I have no idea why or exactly when it happened, but one day I sat at my computer to type a new blog post and nothing came out. I brainstormed, doodled, and looked through my list of possible topics all to no avail.  Nothing came.  There was no sign of an impending epiphany nor was there a recollection of thoughts that I needed desperately to express.  I had simply lost my words.  Part of my dilemma involved the theme of this blog. I discovered that I had more to say about other issues besides love.  Unfortunately for me and perhaps my ego, I didn’t feel comfortable stepping beyond the love theme and into new territory.  I actually felt guilty about wanting to explore other topics and ideas. And then there was the issue of exactly what would be the purpose of the blog if it wasn’t about love.  So… I became stuck, not knowing how to proceed where I was and too confused and afraid to move beyond the familiar.
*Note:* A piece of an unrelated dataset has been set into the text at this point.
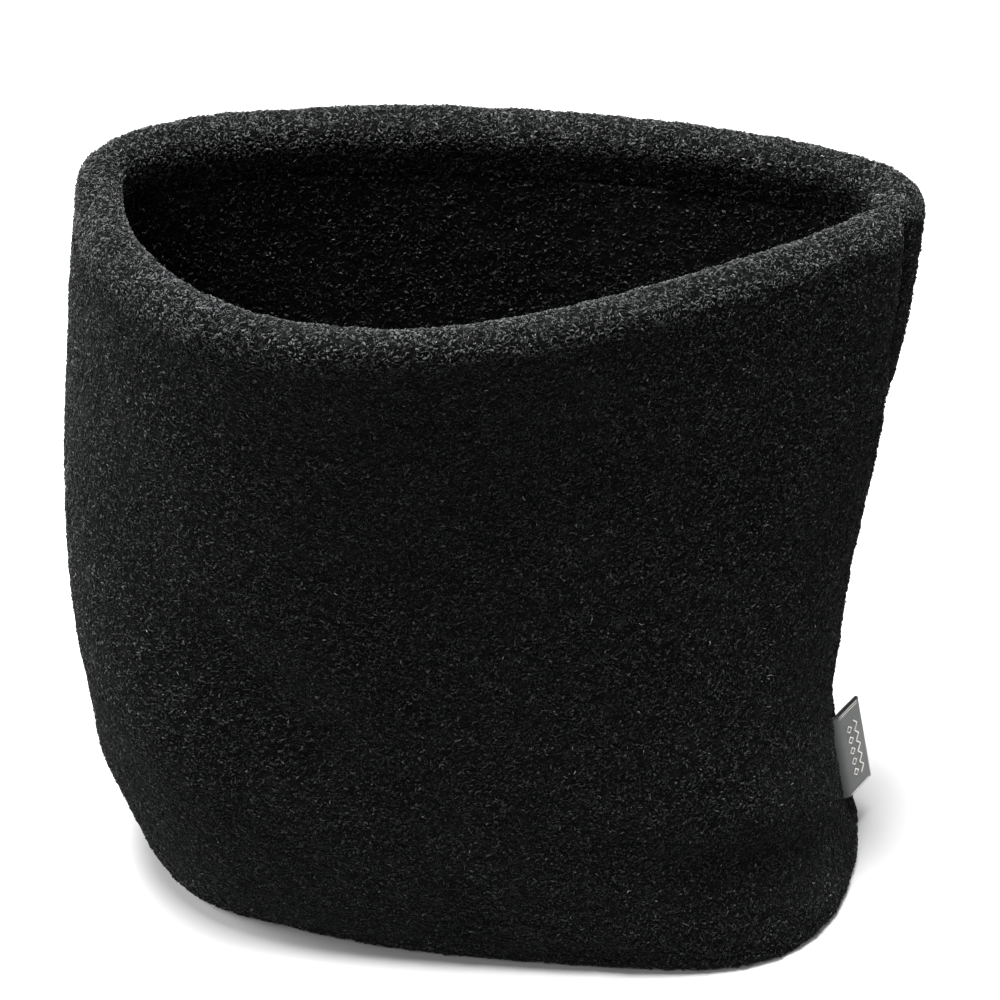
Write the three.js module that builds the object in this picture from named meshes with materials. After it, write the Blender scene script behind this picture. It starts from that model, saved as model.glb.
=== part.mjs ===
// Neck gaiter: a tube of thick fleece, an outer shell over an inner lining, standing on its lower rim.
// The shell rolls over both rims and is turned in over the lining's edges, where each rim is stitched.
// Each layer is one flat panel wrapped into a tube and closed by a stitched side seam, and a small
// woven label is caught in the shell's seam near the lower rim.
// Millimetres, +Z up. The wide way of the opening runs along X with the side seam at the +X end,
// and the origin is the middle of the footprint, on the surface that the gaiter stands on.
import * as THREE from 'three';

// Overall sizes
const FLAT_WIDTH = 270; // across the tube laid flat, half of its outer circumference
const HEIGHT = 242; // from rim to rim
const RIM_DROP = 4.6; // how far the upper rim sinks at its seam end, and rises at the other end

// Cloth and thread
const FLEECE = 4; // thickness of the shell
const LINING = 3.2; // thickness of the lining
const GAP = 0.3; // clearance between pieces that touch
const THREAD = 0.5; // diameter
const TURN_IN = 12; // how far the shell's edge runs down inside, past the roll of the rim
const EDGE_TAPER = 6; // length over which the turned-in edge thins out
const EDGE = 1.6; // thickness of the turned-in edge at its end
const FOOTING = 3; // width of the lower rim that is pressed flat against the surface

// Side seam: puffed by its allowances, with a groove along the stitches
const SEAM_SWELL = 0.22; // extra fullness of the wall beside the seam
const SEAM_SWELL_ANGLE = 0.45; // radians each side
const SEAM_DIP = 0.5; // loss of fullness at the seam itself
const SEAM_DIP_ANGLE = 0.08;
const SEAM_ANGLE = -1; // degrees from +X at the lower rim, towards the back
const SEAM_LEAN = 13; // degrees that the seam turns to the front as it climbs
const LEAN_FROM = 0.62; // shares of the height between which it turns
const LEAN_TO = 0.85;

// Side label, a woven tape folded into a loop
const LABEL_LENGTH = 30; // along the seam
const LABEL_REACH = 12; // from the seam to the fold
const LABEL_PLY = 0.35;
const LABEL_SLACK = 0.6; // between the two plies
const LABEL_RISE = 21; // its lower edge above the lower rim
const LABEL_LEAN = 68; // degrees that it lies over to the back
const LABEL_STANDOFF = 1.3; // its root outside the tube's plain outer face

// How the tube stands open, at four even heights from the lower rim to the upper one
const HALF_SPREAD = [0.354, 0.36, 0.37, 0.362]; // half the inside width, as a share of the flat width
const FRONT_SHARE = [0.6, 0.64, 0.67, 0.71]; // how much of the depth lies in front of the seam line
const FRONT_PINCH = [-0.23, 0.05, 0.27, 0.55]; // how far the front half narrows towards the seam
const BACK_PINCH = [0.03, 0.07, 0.09, 0.09];
const SQUARENESS = [0.52, 0.3, 0.09, -0.1]; // fullness of the two ends
const SIDE_SHIFT = [0.009, -0.047, -0.031, -0.002]; // along X, as a share of the flat width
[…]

Finally, I realized that the only box I was in was the one I created for myself.  This imaginary box was wreaking havoc on my creative spirit and, quite frantically, it began to tick me off.  So I’ve decided, whatever comes out once I sit at the computer is what comes out.  I’m stepping outside of the confining box and into a sea of creative wonderment.  The problem I faced was instead of allowing spirit to drive my creative expression, I was attempting to use solely my intellect.  What a huge folly on my part, but easy enough to correct.  After much meditation and a slow reentry back into the world of words, I decided wherever spirit guides me is what I shall explore.  No more time consuming and senseless second guessing.
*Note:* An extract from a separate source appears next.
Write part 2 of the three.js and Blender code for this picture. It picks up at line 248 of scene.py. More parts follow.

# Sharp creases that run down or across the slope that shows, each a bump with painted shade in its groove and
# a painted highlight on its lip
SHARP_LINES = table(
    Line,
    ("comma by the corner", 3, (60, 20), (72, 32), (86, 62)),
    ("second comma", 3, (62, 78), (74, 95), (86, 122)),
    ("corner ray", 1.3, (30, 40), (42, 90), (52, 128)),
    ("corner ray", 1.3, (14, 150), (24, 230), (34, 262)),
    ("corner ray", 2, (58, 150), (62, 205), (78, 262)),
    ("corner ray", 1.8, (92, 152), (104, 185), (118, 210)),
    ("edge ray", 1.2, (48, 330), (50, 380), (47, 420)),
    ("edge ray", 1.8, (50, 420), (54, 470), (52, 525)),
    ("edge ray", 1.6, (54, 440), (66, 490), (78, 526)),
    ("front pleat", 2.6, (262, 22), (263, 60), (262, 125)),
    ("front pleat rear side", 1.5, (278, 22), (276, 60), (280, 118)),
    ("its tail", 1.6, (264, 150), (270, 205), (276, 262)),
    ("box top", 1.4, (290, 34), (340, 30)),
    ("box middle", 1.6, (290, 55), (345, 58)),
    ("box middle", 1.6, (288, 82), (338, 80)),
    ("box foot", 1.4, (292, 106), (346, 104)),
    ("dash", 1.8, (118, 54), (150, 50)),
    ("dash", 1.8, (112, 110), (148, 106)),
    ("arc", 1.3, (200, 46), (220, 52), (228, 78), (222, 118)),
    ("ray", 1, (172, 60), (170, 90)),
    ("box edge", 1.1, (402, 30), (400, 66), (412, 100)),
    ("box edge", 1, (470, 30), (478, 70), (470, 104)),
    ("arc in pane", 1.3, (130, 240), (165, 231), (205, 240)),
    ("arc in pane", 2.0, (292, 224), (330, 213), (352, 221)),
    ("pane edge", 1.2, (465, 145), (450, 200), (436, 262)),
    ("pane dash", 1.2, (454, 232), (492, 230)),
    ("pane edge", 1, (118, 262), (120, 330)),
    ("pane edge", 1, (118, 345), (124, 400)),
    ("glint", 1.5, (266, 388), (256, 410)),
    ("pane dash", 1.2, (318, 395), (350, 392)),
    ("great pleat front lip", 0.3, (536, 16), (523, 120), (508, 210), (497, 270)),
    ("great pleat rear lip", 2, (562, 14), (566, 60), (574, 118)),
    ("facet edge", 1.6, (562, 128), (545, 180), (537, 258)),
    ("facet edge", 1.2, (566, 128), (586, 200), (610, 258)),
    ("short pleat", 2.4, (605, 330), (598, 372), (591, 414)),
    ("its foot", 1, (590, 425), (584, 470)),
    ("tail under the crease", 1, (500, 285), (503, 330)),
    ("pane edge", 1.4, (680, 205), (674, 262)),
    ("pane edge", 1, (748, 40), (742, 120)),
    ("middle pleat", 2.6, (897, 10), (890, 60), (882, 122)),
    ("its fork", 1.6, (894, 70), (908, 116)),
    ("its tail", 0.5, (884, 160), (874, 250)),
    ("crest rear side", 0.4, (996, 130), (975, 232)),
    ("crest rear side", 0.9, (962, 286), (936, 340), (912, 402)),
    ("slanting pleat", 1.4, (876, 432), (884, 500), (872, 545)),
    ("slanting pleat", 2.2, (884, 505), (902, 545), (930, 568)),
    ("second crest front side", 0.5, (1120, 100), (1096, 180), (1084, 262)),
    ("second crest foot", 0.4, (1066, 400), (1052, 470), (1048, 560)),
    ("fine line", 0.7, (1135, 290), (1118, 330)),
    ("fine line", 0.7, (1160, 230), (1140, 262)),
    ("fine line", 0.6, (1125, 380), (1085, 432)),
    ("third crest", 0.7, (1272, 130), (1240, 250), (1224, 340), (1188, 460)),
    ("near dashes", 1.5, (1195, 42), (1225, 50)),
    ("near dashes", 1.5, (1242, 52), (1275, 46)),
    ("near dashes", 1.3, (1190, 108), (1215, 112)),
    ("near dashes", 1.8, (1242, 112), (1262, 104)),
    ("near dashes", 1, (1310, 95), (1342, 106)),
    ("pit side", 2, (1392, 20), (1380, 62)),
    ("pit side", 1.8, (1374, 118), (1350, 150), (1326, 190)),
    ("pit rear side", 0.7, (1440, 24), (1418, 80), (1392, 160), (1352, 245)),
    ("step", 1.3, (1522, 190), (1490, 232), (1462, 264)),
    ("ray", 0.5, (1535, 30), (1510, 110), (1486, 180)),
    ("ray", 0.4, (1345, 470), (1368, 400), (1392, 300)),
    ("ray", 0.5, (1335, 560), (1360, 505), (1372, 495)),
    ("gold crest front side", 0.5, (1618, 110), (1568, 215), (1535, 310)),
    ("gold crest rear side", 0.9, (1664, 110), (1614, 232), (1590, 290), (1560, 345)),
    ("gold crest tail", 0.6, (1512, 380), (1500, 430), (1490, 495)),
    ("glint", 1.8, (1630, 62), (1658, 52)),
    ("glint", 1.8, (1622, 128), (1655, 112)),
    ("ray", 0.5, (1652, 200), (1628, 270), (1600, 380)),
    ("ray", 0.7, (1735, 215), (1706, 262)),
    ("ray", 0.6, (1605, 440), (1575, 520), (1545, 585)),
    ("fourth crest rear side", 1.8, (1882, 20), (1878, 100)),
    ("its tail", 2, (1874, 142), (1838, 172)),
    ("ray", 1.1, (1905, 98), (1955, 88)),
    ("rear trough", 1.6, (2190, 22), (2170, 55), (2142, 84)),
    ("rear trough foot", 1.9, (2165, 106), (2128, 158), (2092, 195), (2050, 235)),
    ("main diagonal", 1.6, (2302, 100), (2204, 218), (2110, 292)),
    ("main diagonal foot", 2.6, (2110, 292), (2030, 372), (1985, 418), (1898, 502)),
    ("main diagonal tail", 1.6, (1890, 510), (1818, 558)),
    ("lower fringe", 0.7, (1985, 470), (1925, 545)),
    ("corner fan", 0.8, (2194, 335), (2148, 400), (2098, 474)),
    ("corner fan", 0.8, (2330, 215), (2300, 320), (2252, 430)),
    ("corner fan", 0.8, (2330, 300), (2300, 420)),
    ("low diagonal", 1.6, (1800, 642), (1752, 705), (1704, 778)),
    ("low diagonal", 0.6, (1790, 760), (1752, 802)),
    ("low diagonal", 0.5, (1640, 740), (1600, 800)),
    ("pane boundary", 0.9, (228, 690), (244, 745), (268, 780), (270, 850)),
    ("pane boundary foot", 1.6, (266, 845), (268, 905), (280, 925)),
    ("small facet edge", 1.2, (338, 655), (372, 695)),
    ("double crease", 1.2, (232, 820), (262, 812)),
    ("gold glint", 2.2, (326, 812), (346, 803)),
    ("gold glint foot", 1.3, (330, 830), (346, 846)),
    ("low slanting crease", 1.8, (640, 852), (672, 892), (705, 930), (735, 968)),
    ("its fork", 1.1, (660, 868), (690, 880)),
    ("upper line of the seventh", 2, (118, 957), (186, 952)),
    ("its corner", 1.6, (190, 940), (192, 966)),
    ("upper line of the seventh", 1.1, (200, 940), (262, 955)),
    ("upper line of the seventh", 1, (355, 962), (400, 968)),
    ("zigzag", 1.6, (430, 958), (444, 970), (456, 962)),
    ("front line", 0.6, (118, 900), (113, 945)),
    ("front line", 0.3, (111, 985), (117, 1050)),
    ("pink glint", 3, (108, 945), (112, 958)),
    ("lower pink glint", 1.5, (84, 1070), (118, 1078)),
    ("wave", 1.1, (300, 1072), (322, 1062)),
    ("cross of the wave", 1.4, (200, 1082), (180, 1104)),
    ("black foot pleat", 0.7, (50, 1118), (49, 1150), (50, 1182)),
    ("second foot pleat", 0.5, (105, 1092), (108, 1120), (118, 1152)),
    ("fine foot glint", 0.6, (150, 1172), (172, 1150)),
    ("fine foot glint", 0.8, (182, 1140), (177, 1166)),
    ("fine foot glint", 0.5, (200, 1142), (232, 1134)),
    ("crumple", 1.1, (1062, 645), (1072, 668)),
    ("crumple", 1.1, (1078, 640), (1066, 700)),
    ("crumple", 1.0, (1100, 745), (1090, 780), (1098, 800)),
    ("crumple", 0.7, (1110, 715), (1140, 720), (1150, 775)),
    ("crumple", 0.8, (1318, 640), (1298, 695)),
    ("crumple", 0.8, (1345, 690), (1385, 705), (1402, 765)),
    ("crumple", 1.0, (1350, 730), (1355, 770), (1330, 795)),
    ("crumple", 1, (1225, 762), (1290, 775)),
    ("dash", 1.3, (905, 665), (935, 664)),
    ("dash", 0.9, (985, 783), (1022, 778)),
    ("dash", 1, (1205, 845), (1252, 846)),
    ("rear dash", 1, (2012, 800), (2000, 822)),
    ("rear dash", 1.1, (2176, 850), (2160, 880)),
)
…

And so I realized that this is a common predicament for many people. Not just in terms of writing but in relationships, careers, health etc.  We often find ourselves stagnate, afraid to move in one direction or another because we’ve become complacent, comfortable.  And so instead of moving, embracing change and stepping past the fear, we shut down and become unproductive.  We cease to grow and thrive and even when we so desperately want to move, we simply can’t find the strength (or the words) to do so.  However, we know we can’t continue to ignore the embers of goals and desires.  And pretty soon they become uncontrollable, red hot burning fires that cannot be contained.  They become bigger than our fears.  Bigger than our confusion.  Bigger than our complacency.  And we can no longer ignore what we were meant to do…destined to become.

And so, I’ve found my words again.  I’ve found my voice.  And although it’s a bit shaky and weak and in dire need of plenty of exercise, it is here.